A Gaze Data-based Comparative Study to Build a Trustworthy Human-AI Collaboration in Crash Anticipation

Vehicles with a safety function for anticipating crashes in advance can enhance drivers' ability to avoid crashes. As dashboard cameras have become a low-cost sensor device accessible to almost every vehicle, deep neural networks for crash anticipation from a dashboard camera are receiving growing interest. However, drivers' trust in the Artificial Intelligence (AI)-enabled safety function is built on the validation of its safety enhancement toward zero deaths. This paper is motivated to establish a method that uses gaze data and corresponding measures to evaluate human drivers' ability to anticipate crashes. A laboratory experiment is designed and performed, wherein a screen-based eye tracker collects the gaze data of six volunteers while watching 100 driving videos that include both normal and crash scenarios. Statistical analyses of the experimental data show that, on average, drivers can anticipate a crash up to 2.61 seconds before it occurs in this pilot study.
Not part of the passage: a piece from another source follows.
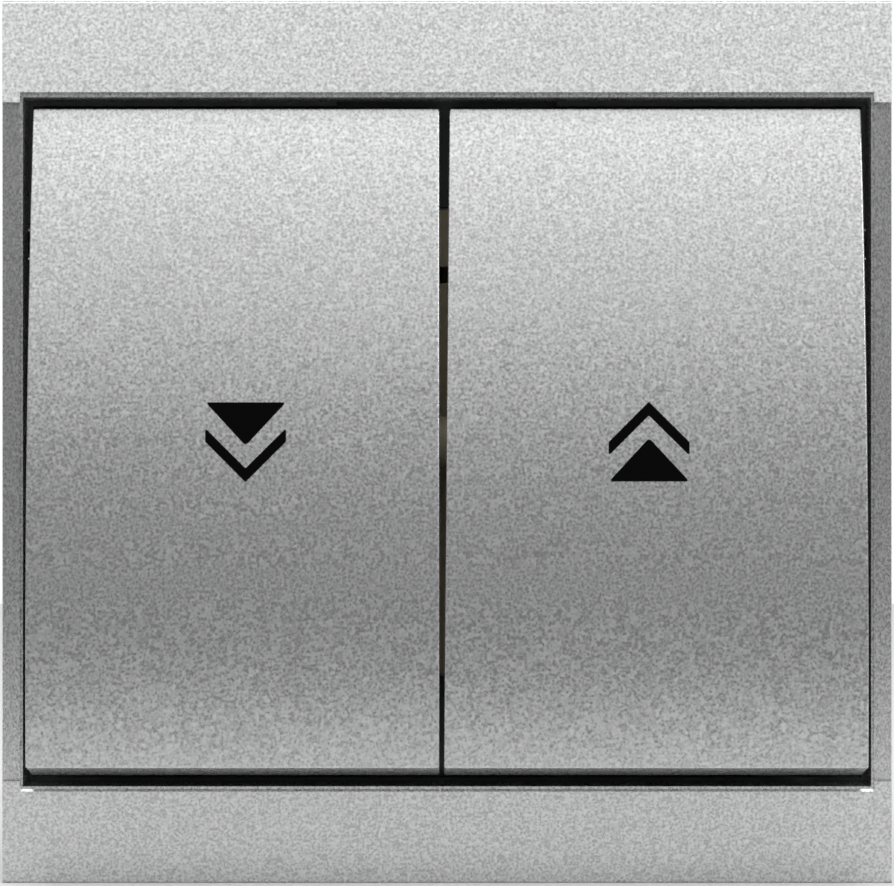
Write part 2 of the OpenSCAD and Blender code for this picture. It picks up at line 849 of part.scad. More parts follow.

The chance that drivers have successfully anticipated crashes before they occur is 92.8%. A state-of-the-art AI model can anticipate crashes 1.02 seconds earlier than drivers on average. The study finds that crash-involving traffic agents in the driving videos can vary drivers' instant attention level, average attention level, and spatial attention distribution. This finding supports the development of a spatial-temporal attention mechanism for AI models to strengthen their ability to anticipate crashes. Results from the comparison also suggest the development of collaborative intelligence that keeps human-in-the-loop of AI models to further enhance the reliability of AI-enabled safety functions.